Syrian Ethnic Identity in the Later Roman Empire

Whether Syriac speakers possessed a genuine ethnic consciousness as "Syrians" before the Islamic conquests has been debated by scholars. Some, such as Fergus Millar, have pointed to the regional variation of Aramaic dialects and the dominance of Greek language and culture across the region, arguing against any unified "Syrian" ethnicity. Others, including Nathanael Andrade and Philip Wood, have argued that forms of ethnic awareness were taking shape, even if they were expressed through variable cultural markers and biblical genealogies borrowed from Greek-influenced traditions.

By the fifth and sixth centuries, the Syriac-speaking inhabitants of Edessa and surrounding areas in upper Mesopotamia were clearly developing notions of a collective "Syrian" identity. They believed that Syrians descended from the biblical figure Shem or his son Aram, that they spoke Syriac (or Aramaic), and that they lived in cities founded by the biblical Nemrud. Important texts reflecting these ideas include the Teaching of Addai, Euphemia and the Goth, the Julian Romance, and various martyr accounts.

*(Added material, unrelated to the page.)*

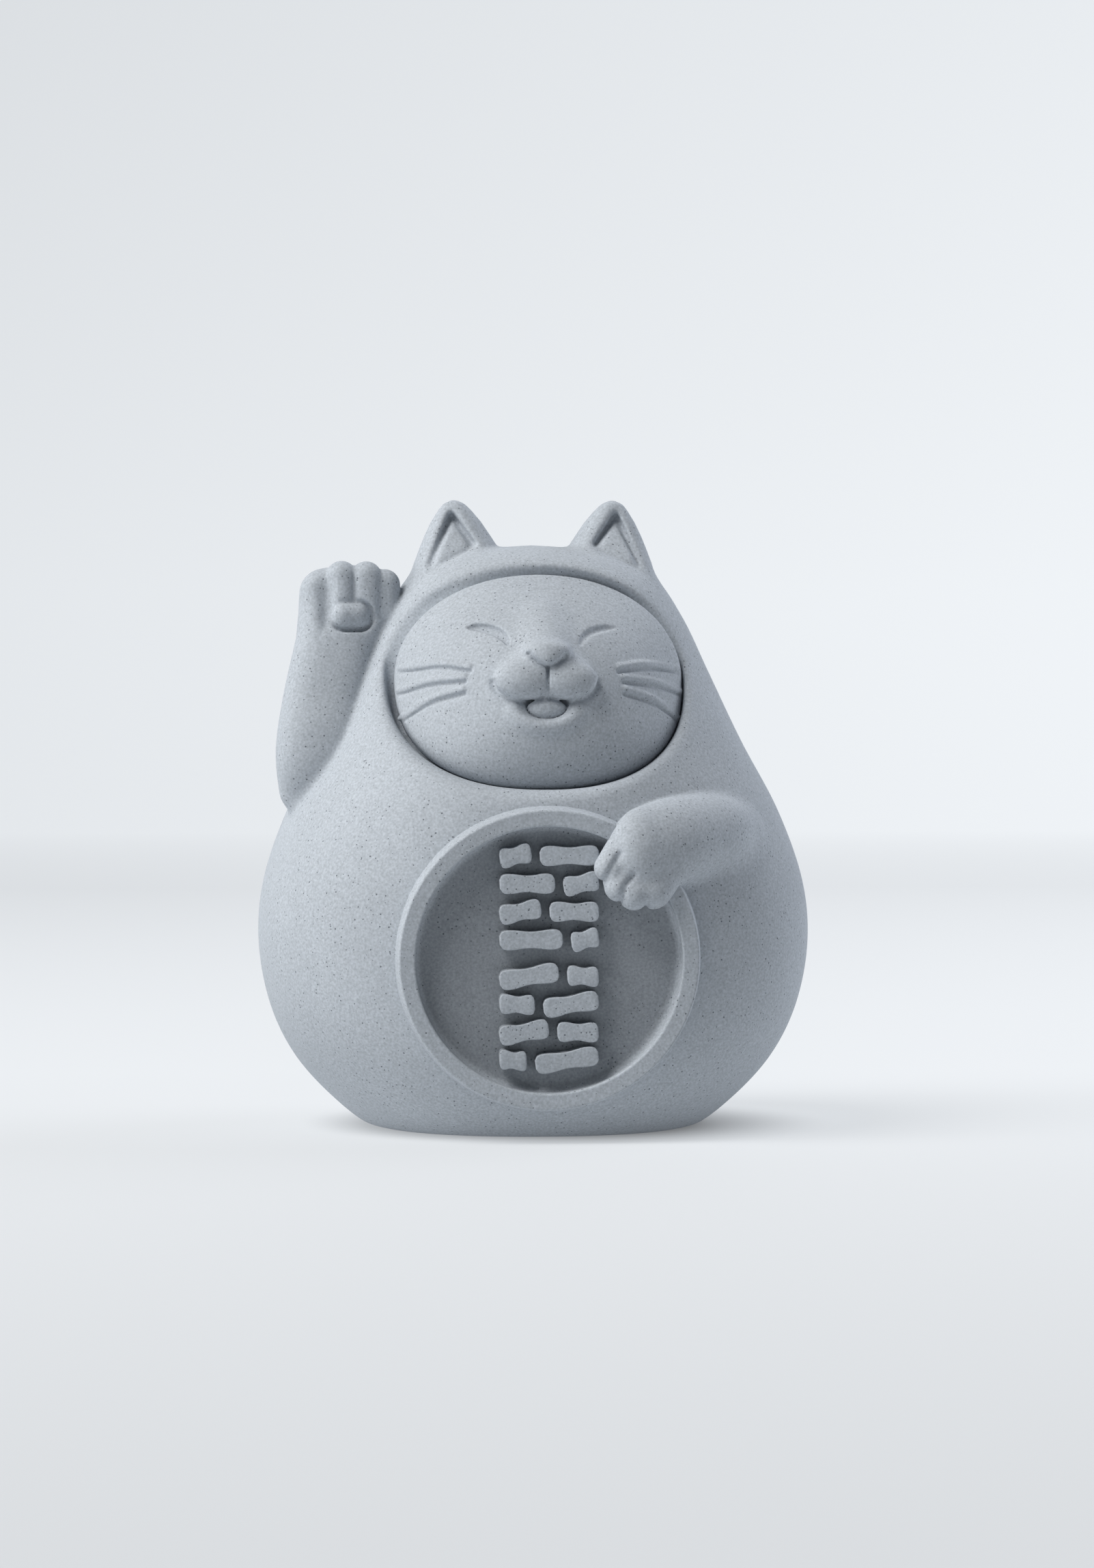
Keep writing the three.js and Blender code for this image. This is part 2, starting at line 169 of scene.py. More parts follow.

The way contemporaries spoke about Ephrem the Syrian is especially revealing. The Greek-writing bishop Theodoret of Cyrus described Ephrem as a poet who "daily waters the nation of Syrians with streams of grace." His contemporary Sozomen declared that Ephrem surpassed the Greeks in wisdom. Among Syriac writers, Jacob of Sarug (early sixth century) praised Ephrem as "the crown of all the Aramean people" (klila dh-khullah aramayutha) and the great speaker "among the Syrians (Suryaye)." Philoxenus of Mabbug called Ephrem "the teacher of us Suryaye." That such language was used about a fourth-century figure by fifth- and sixth-century writers indicates that by their time, at least some Syriac-speaking Christians understood themselves as belonging to an ethnic group defined by shared language, shared literary heritage, and shared descent from Aram.